Si lagna di non ricevere lettere.

Voi tenete poco conto di me, e per certo avete il torto, perché io vi ho sempre amato ed onorato. È possibile che a cento lettere mie, le quali son certissimo che vi son capitate, io non vegga ancora comparire una risposta? Giá vi ho scritto per ogni ordinario e sempre invano. Ora vi rescrivo questa, e voglio che sia l’ultima volta.

Vi priego adunque, e torno a supplicarvi con la maggior efficacia che posso, a volermi mandare subito subito al ricevere della presente i quadri che si ritrovano fatti, cioè i due primi del Brandin e quello dello Scorza, insieme con i ritratti ed i dissegni che sono nel picciolo tamburetto, perché giá ho imbagagliate le mie balle e resto impedito solamente per questo rispetto; il che mi è di sommo disturbo e disgusto. Ed infine, se non vengono incontanente, non mi serviranno piú a nulla, e mi verrá poi voglia di stracciargli, poiché non potrò portargli dentro la valigia. L’altro che resta verrá poi a suo tempo, quando sará finito. Starò aspettandogli senz’altro indugio; e se mi amate, non mancate di darmi questa sodisfazione.
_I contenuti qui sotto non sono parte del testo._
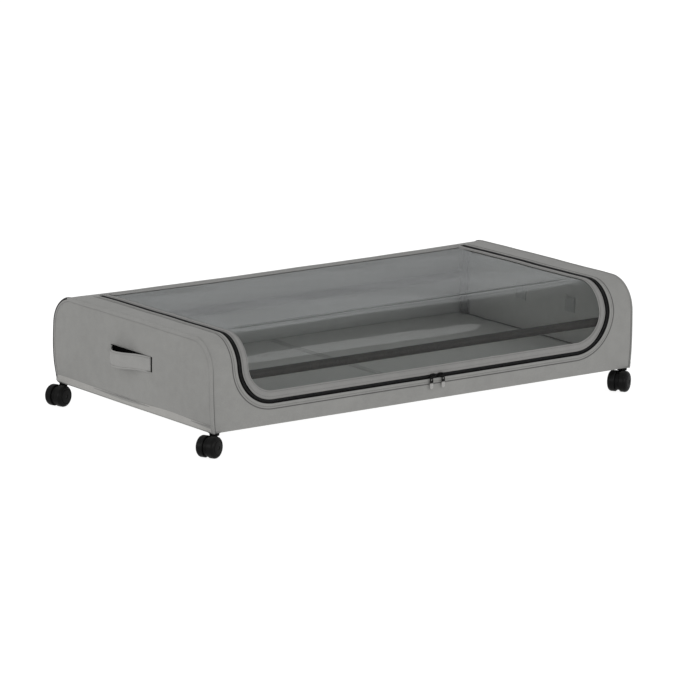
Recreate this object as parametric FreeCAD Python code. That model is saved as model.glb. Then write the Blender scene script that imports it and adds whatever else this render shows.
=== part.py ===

Dell’Adone ne sarò forse io stesso il portatore, se non avrò piú che sicura commoditá di mandarlo. Vi bacio le mani.

Di Parigi [1623].

CXCIII

Al medesimo


Intorno allo stesso argomento.

Io resto confusissimo né so che mi dire di tanto silenzio. A cento lettere mie non avete data altra risposta ch’una sola, e giá a quest’ora dovrebbono esser mille volte arrivate le pitture.